In Azim v. Tortoise Capital Advisors, LLC, 2015 U.S. Dist. LEXIS 150324 (D. Kan. Nov. 5, 2015), the court was asked to dismiss a Dodd-Frank retaliation claim because the plaintiff, a vice president at an advisory firm, had not provided information to the SEC. This is significant because whether a plaintiff is required to provide information to the SEC was a question of first impression in the court and had not been considered by the Tenth Circuit. After considering the parties’ arguments (and the SEC’s amicus brief), the court declined to resolve the “intriguing question.”

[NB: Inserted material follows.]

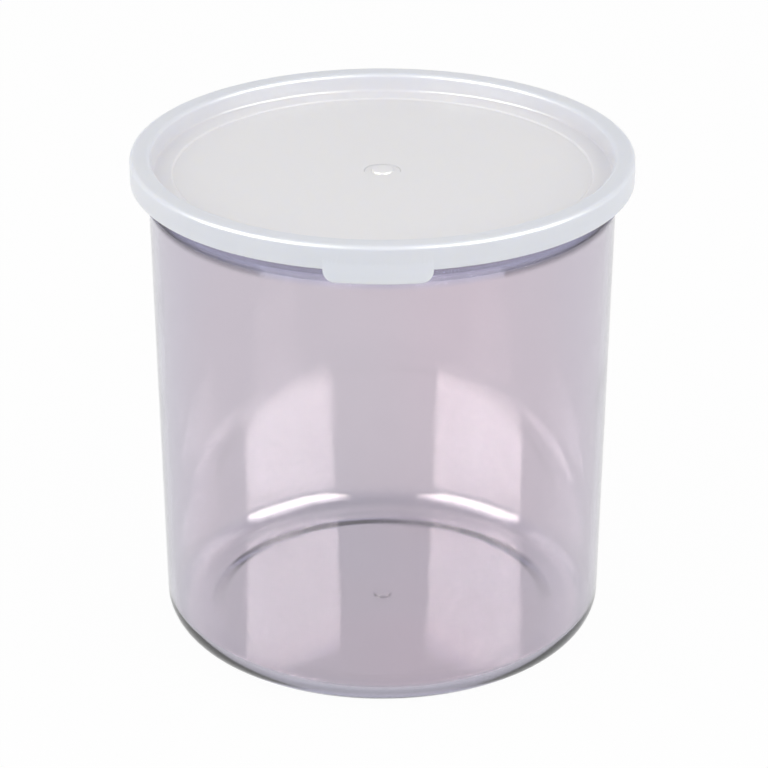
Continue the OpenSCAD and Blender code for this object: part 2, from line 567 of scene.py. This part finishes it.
def join_tab(lid_piece, blank):
    """Joins the tab to the lid as one closed solid."""
    union = lid_piece.modifiers.new("Join tab", "BOOLEAN")
    union.operation, union.solver, union.object = "UNION", "MANIFOLD", blank
    name = lid_piece.name
    joined = plain_copy(lid_piece, name + "_joined")
    for spare in (lid_piece, blank):
        mesh = spare.data
        bpy.data.objects.remove(spare)
        bpy.data.meshes.remove(mesh)
    joined.name = joined.data.name = name
    work = bmesh.new()
    work.from_mesh(joined.data)
    bmesh.ops.remove_doubles(work, verts=work.verts, dist=1e-7)
    for face in work.faces:
        face.smooth = True
    work.to_mesh(joined.data)
    work.free()
    joined.data.set_sharp_from_angle(angle=math.radians(40))
    return joined


# ---------------------------------------------------------------- plastics


def shader_group(name, inputs, outputs, build):
    """A shader node group with named sockets, built once."""
    if name in bpy.data.node_groups:
        return bpy.data.node_groups[name]
    tree = bpy.data.node_groups.new(name, "ShaderNodeTree")
    for label, kind, value in inputs:
        made = tree.interface.new_socket(
            label, in_out="INPUT", socket_type="NodeSocket" + kind
        )
        made.default_value = value
    for label, kind in outputs:
        tree.interface.new_socket(
            label, in_out="OUTPUT", socket_type="NodeSocket" + kind
        )
    build(tree)
    return tree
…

Instead, the court granted the defendants’ motion for summary judgment, concluding that the plaintiff had not internally reported potential securities law violations; rather, he had complained about management’s incompetence, mistakes, and management style. Although some of the plaintiff’s complaints related to his employer’s attempts to raise investment assets from the California State Teachers’ Retirement System, the court concluded that none of the complaints suggested violations of securities laws.
In addition, the court concluded that the plaintiff had not produced evidence that he had been terminated in retaliation for reporting a securities law violation. Rather, the facts established that he had been terminated for making critical and disparaging remarks about his employer and its management and for making unreasonable demands before he would return to work.